物語の盛り上がりには必ず彼のピアノが登場します。
登場人物の感情の高まりに、彼の内的世界が重なり、広がり、新しい出会いを迎えていく演出が見事です。
何事にも伸び伸びと、曇りのない目で向かい合うジンテの愛らしさが、クラシック音楽に瑞々しい息吹を吹き込みます。
撮影の三ヶ月以上前からピアノの鍛練を重ね、作中全ての演奏シーンを吹き替え無しで演じきったパク・ジョンミン。
テクニックだけではない、音楽の真髄にふれた者の喜びに溢れた笑顔と表現力は必見です。
作中「彼のピアノの才能はサヴァンの表出に過ぎない」と評される場面がありますが、やはり彼はピアノを愛している、と確信させる彼の表情は観客に深い感動を呼びます。
ユン・ヨジョンが伝える母の強さ
ジョハへの罪悪感を抱えながら、二人の息子と暮らすのが嬉しくて仕方ないインスク。
彼女は正反対の生き方をしてきた兄弟をつなぎ、これからの道を示していく愛情深い母親として描かれます。
インスクの細くて小さな佇まいは、それまでの辛い過去や生活の過酷さを感じさせます。
ユン・ヨジョン自身も離婚を経験し、世間の目に耐えながら我が子のために女優業を続けた過去を持っています。
恐らくインスクの生き方に、ユン・ヨジョンが自らを重ねた部分もあったかもしれません。
愛情に満ちた母親だからこそ味わわなければいけなかった苦しみ。引き替えに得た、息子達との交流。
その交流は楽しいことばかりではなく、またインスクも過去の苦しみを全て乗り越えたわけではありません。
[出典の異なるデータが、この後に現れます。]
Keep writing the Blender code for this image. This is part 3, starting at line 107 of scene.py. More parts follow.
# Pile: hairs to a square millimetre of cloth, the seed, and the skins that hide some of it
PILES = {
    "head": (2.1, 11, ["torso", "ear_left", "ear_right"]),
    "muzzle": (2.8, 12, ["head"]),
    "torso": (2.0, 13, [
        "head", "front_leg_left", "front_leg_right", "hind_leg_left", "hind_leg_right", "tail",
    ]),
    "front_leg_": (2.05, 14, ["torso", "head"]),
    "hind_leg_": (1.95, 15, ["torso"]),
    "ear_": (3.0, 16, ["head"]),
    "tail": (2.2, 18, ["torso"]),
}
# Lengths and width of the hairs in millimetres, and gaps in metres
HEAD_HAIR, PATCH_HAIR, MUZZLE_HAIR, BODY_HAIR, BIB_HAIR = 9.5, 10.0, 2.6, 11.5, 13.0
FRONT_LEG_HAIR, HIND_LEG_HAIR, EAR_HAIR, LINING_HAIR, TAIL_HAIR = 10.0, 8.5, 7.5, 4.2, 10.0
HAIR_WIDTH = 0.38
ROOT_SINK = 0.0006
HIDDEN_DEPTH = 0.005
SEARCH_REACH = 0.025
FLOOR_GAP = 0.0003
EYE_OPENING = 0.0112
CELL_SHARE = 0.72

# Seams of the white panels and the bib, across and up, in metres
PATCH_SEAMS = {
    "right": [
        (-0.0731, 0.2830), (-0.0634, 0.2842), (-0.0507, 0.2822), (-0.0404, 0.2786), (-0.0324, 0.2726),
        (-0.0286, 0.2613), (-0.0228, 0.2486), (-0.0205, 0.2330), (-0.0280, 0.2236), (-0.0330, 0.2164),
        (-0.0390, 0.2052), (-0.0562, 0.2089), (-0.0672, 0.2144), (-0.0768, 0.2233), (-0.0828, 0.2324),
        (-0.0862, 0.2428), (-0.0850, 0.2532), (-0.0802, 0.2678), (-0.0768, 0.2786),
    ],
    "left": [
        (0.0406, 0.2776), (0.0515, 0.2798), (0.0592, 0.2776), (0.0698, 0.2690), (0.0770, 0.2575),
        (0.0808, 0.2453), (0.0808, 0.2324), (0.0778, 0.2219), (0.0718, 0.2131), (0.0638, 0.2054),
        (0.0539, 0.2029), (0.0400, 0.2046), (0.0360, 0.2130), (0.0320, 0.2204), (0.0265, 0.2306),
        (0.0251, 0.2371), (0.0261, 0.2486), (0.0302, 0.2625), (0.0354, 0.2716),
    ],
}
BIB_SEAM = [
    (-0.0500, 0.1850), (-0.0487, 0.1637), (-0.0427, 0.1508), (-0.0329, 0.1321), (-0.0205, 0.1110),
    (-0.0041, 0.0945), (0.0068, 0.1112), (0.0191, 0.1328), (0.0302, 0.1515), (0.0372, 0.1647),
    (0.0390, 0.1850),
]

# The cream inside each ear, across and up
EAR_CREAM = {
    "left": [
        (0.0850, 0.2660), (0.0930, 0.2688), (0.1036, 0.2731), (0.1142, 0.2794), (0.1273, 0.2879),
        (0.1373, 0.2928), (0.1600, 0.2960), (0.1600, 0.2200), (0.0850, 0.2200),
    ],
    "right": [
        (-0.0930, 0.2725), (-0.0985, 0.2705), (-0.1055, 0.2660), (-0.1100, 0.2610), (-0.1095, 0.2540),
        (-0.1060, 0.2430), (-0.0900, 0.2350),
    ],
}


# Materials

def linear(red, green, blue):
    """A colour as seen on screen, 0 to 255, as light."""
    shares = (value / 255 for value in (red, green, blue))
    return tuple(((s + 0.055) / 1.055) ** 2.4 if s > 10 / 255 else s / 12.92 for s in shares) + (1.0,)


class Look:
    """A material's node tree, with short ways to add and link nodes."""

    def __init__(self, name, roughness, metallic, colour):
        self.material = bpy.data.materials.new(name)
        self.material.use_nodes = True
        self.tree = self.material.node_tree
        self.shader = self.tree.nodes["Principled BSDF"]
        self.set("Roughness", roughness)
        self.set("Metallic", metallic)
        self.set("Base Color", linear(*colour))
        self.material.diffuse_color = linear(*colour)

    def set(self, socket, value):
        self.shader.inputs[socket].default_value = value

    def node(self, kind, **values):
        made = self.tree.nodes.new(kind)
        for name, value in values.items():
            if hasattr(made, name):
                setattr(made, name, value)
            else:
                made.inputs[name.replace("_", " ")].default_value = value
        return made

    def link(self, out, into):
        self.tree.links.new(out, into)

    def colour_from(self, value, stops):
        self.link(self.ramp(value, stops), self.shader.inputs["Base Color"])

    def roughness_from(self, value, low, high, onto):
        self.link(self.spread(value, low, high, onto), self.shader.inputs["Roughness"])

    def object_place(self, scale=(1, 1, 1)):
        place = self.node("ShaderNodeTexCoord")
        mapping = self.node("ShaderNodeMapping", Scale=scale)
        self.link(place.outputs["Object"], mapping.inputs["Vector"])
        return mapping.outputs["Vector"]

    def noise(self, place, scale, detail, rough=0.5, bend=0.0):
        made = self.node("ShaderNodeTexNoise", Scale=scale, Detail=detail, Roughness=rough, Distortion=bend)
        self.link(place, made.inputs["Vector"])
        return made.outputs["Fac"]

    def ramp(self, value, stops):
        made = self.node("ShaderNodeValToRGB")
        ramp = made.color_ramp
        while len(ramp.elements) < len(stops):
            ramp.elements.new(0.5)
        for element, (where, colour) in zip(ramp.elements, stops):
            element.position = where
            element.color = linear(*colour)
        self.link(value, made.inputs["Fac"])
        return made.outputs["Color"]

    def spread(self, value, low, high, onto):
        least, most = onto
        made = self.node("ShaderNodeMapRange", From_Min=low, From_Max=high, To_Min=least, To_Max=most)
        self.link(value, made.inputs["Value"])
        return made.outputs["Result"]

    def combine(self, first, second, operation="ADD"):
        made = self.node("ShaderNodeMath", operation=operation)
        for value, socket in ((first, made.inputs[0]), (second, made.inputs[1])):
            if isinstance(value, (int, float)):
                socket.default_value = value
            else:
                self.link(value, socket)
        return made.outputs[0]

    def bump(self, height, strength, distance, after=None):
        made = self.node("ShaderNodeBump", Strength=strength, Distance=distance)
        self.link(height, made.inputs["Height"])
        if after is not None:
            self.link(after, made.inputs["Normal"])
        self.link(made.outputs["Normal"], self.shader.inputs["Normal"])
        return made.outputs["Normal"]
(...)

乗り越えられないけれど、立ち止まってはいられない母としての力、息子にすべてを渡そうとする姿が、観る者に優しくも重い爪痕を残します。
まとめ
3人の名優を見事にまとめ上げた監督チェ・ソンヒョンは、なんと本作が初監督作品です。
人生の哀しみと喜び、人と人が出会う奇跡をユーモアたっぷりに描いた本作は、重厚なドラマでありながら、全編を通して温かさを感じられる傑作。
韓国映画2018年の一年の総決算としてふさわしい映画ではないでしょうか。